Systematic ethnic cleansing directed by the ISI resulted in the forced migration of the Hindu population out of the Valley. Activities of the mercenaries contrary to Kashmir’s Sufi culture caused immense resentment among the people and gradually the recruitment base began to dry up. Also, concerted counter-insurgency operations conducted by the Indian army and the other security forces, based on the increasing availability of real-time ‘actionable’ intelligence from the Kashmiri people, decimated the terrorists and brought the internal security situation under control by 1995-96.

Frustrated in their efforts to create a popular uprising in Kashmir, in 1996, the Pakistan army and the ISI evolved a plan to enlarge the area of operations to the Jammu region south of the Pir Panjal Range. By mid-1998, the security forces were again in complete control of the security situation in J&K and the state was rapidly returning to normal.

In a last ditch attempt to rekindle the almost dead embers of insurgency, the Pakistan army pushed in a large number of regular soldiers under the guise of Kashmiri militants across the LoC into the Kargil sector during the spring of 1999. This resulted in the Kargil conflict in which the Indian army fought relentlessly to push the intruders back across the LoC. Since then, Pakistan has kept the pot simmering and the infiltration machinery well-oiled so that it can raise the ante when required.

The continuing alienation of the Kashmiri people from the national mainstream is a cause for concern. While successive prime ministers have taken several laudable initiatives, including the appointment of task forces and holding of talks with the political leaders – leaders of the separatist Hurriyat Conference refused to participate – there has been marked slackness in following through. Loose talk about removing AFSPA and abrogating Article 370 of the Indian Constitution continues unfettered. Except for a very small minority that has been deeply influenced by radical extremism, the Kashmiri people do not wish to either join Pakistan or opt for independence from India.

After very hard and acrimonious bargaining, the Kashmiri people will ultimately settle for autonomy. They will accept that the Central government continues to deal with defence, foreign affairs, currency and communications while the J&K Assembly is left free to legislate on everything else. This should not be viewed as an out of the way concession as federalism forms the basis of the Indian Constitution.
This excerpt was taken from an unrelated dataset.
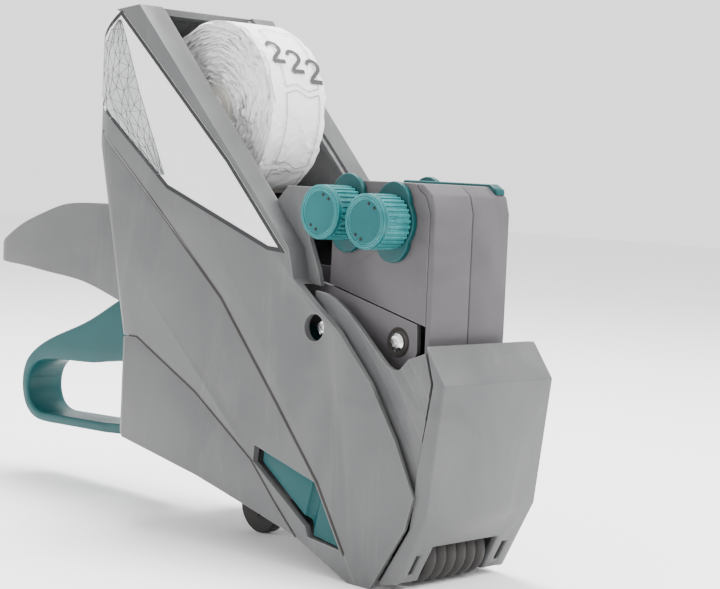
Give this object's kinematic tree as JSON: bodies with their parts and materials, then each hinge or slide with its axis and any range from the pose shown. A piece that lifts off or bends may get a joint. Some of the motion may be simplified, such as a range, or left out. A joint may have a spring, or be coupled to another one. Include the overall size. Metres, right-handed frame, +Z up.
{
  "type": "price labeler",
  "caption": "Hand-held price labeler: slanted casing with a label roll on top, swinging print head with setting knobs, squeeze trigger under a grip, and a soft roller in the nose.",
  "frame": {"origin": "under the middle of the whole tool, on the surface it stands on", "axes": "+X forward towards the nose, +Y to the tool's left, +Z up"},
  "size_m": [0.284, 0.0674, 0.194],
  "materials": {
    "grey_casing": "satin",
    "dark_inner": "satin",
    "head_plastic": "satin",
    "teal": "satin",
    "knob": "satin",
    "indicator": "satin",
    "window": "gloss",
    "type_band": "satin",
    "steel": "satin",
    "screw": "polished",
    "ink": "matte",
    "black_rubber": "satin",
    "feed_plastic": "satin",
    "label_paper": "matte",
    "core_card": "matte",
    "decal_film": "satin"
  },
  "bodies": {
    "casing": {"upper_shell_right": "grey_casing", "upper_shell_left": "grey_casing", "middle_shell_right": "grey_casing", "middle_shell_left": "grey_casing", "handle_right": "grey_casing", "handle_left": "grey_casing", "side_panel_right": "grey_casing", "side_panel_left": "grey_casing", "nose_hood": "grey_casing", "bay_wall_right": "grey_casing", "bay_wall_left": "grey_casing", "bay_floor": "dark_inner", "print_table": "steel", "roll_spindle": "feed_plastic", "head_pivot_shaft": "steel", "trigger_shaft": "steel", "applicator_axle": "steel", "feed_axle": "steel", "flap_hinge_pins": "steel", "casing_screws": "screw", "return_spring": "steel", "decal_right": "decal_film", "decal_left": "decal_film"},
    "trigger_lever": {"trigger": "teal"},
    "print_head": {"head_plate_right": "head_plastic", "head_plate_left": "head_plastic", "head_box": "head_plastic", "head_cover_right": "head_plastic", "head_cover_left": "head_plastic", "head_window": "window", "type_block": "dark_inner", "front_type_bands": "type_band", "rear_type_bands": "type_band", "front_flange_right": "teal", "front_flange_left": "teal", "rear_flange_right": "teal", "rear_flange_left": "teal", "head_screws": "screw"},
    "ink_arm": {"ink_yoke": "dark_inner"},
    "ink_roll": {"ink_roller": "ink"},
    "front_selector": {"front_indicator": "indicator"},
    "front_dial": {"front_knob": "knob"},
    "rear_selector": {"rear_indicator": "indicator"},
    "rear_dial": {"rear_knob": "knob"},
    "labels": {"label_roll": "label_paper", "roll_core": "core_card"},
    "feed": {"feed_wheel": "feed_plastic"},
    "pawl": {"feed_pawl": "dark_inner"},
    "applicator": {"applicator_roller": "black_rubber"},
    "flap": {"base_flap": "grey_casing", "wheel_fork": "dark_inner", "flap_axles": "steel"},
    "pressure": {"pressure_roller": "black_rubber"},
    "wheel": {"rest_wheel": "black_rubber"},
    "right_latch": {"latch_right": "teal"},
    "left_latch": {"latch_left": "teal"}
  },
  "joints": [
    {"name": "trigger_squeeze", "type": "hinge", "parent": "casing", "child": "trigger_lever", "pos_m": [0.02, 0, 0.07], "axis": [0, 1, 0], "range_deg": [0, 12], "stiffness_Nm_per_rad": 1, "springref_deg": -11.46, "deforming": ["return_spring"]},
    {"name": "head_press", "type": "hinge", "parent": "casing", "child": "print_head", "pos_m": [-0.005, 0, 0.095], "axis": [0, 1, 0], "range_deg": [0, 6.6]},
    {"name": "ink_swing", "type": "hinge", "parent": "print_head", "child": "ink_arm", "pos_m": [0.1, 0, 0.075], "axis": [0, -1, 0], "range_deg": [0, 60.5]},
    {"name": "ink_roller_spin", "type": "hinge", "parent": "ink_arm", "child": "ink_roll", "pos_m": [0.1, 0, 0.0401], "axis": [0, 1, 0], "continuous": true},
    {"name": "front_selector_slide", "type": "slide", "parent": "print_head", "child": "front_selector", "axis": [0, -1, 0], "range_m": [0, 0.005]},
    {"name": "front_knob_turn", "type": "hinge", "parent": "front_selector", "child": "front_dial", "pos_m": [0.109, 0, 0.12], "axis": [0, 1, 0], "continuous": true},
    {"name": "rear_selector_slide", "type": "slide", "parent": "print_head", "child": "rear_selector", "axis": [0, -1, 0], "range_m": [0, 0.005]},
    {"name": "rear_knob_turn", "type": "hinge", "parent": "rear_selector", "child": "rear_dial", "pos_m": [0.0875, 0, 0.122], "axis": [0, 1, 0], "continuous": true},
    {"name": "label_roll_spin", "type": "hinge", "parent": "casing", "child": "labels", "pos_m": [0.006, 0, 0.156], "axis": [0, 1, 0], "continuous": true},
    {"name": "feed_spin", "type": "hinge", "parent": "casing", "child": "feed", "pos_m": [0.074, 0, 0.025], "axis": [0, 1, 0], "continuous": true},
    {"name": "pawl_swing", "type": "hinge", "parent": "casing", "child": "pawl", "pos_m": [0.074, 0, 0.025], "axis": [0, 1, 0], "range_deg": [0, 30.5]},
    {"name": "applicator_spin", "type": "hinge", "parent": "casing", "child": "applicator", "pos_m": [0.1184, 0, 0.0106], "axis": [0, 1, 0], "continuous": true},
    {"name": "flap_open", "type": "hinge", "parent": "casing", "child": "flap", "pos_m": [-0.016, 0, 0.066], "axis": [0, 1, 0], "range_deg": [0, 18]},
    {"name": "pressure_spin", "type": "hinge", "parent": "flap", "child": "pressure", "pos_m": [0.0632, 0, 0.0218], "axis": [0, 1, 0], "continuous": true},
    {"name": "rest_wheel_spin", "type": "hinge", "parent": "flap", "child": "wheel", "pos_m": [0.03, 0, 0.0106], "axis": [0, 1, 0], "continuous": true},
    {"name": "latch_right_press", "type": "slide", "parent": "casing", "child": "right_latch", "axis": [0, 1, 0], "range_m": [0, 0.0022], "stiffness_N_per_m": 400, "springref_m": -0.001},
    {"name": "latch_left_press", "type": "slide", "parent": "casing", "child": "left_latch", "axis": [0, -1, 0], "range_m": [0, 0.0022], "stiffness_N_per_m": 400, "springref_m": -0.001}
  ],
  "couplings": [
    {"joint": "head_press", "follows": "trigger_squeeze", "ratio": 0.545},
    {"joint": "ink_swing", "follows": "trigger_squeeze", "ratio": 5},
    {"joint": "pawl_swing", "follows": "trigger_squeeze", "ratio": 2.5}
  ]
}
Throughout a quarter century of proxy war, India has shown tremendous restraint in the face of grave provocation. It is inconceivable that any other nation would have refrained from launching trans-LoC operations to eliminate terrorist training camps and interdict known routes of infiltration. The Indian political leadership took risks to hold out an olive branch to the military and civilian rulers of Pakistan. Unless the Pakistan army and ISI back a negotiated political solution to the Kashmir dispute, India and Pakistan will remain at loggerheads for many years to come. And, blood will continue to mingle with the waters of the Jhelum and other Kashmiri rivers.